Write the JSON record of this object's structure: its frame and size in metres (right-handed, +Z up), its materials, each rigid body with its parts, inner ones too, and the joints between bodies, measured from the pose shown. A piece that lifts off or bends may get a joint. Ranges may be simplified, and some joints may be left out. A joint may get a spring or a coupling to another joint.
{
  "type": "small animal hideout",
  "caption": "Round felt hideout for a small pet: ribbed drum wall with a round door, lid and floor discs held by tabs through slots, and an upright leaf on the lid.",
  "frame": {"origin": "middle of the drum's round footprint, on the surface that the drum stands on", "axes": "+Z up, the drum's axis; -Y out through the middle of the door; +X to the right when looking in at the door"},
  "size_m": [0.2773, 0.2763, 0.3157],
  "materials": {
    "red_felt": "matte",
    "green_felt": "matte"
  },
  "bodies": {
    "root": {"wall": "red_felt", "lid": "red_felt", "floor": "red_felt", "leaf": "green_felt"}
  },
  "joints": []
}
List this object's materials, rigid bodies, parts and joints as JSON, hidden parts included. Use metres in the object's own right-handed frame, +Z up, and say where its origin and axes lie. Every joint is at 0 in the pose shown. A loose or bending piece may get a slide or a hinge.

• [The exercise]:
Show every line of the listing in which the string "pose" can be found.

• [Response]:
Write the JSON record of this object's structure: its frame and size in metres (right-handed, +Z up), its materials, each rigid body with its parts, inner ones too, and the joints between bodies, measured from the pose shown. A piece that lifts off or bends may get a joint. Ranges may be simplified, and some joints may be left out. A joint may get a spring or a coupling to another joint.
List this object's materials, rigid bodies, parts and joints as JSON, hidden parts included. Use metres in the object's own right-handed frame, +Z up, and say where its origin and axes lie. Every joint is at 0 in the pose shown. A loose or bending piece may get a slide or a hinge.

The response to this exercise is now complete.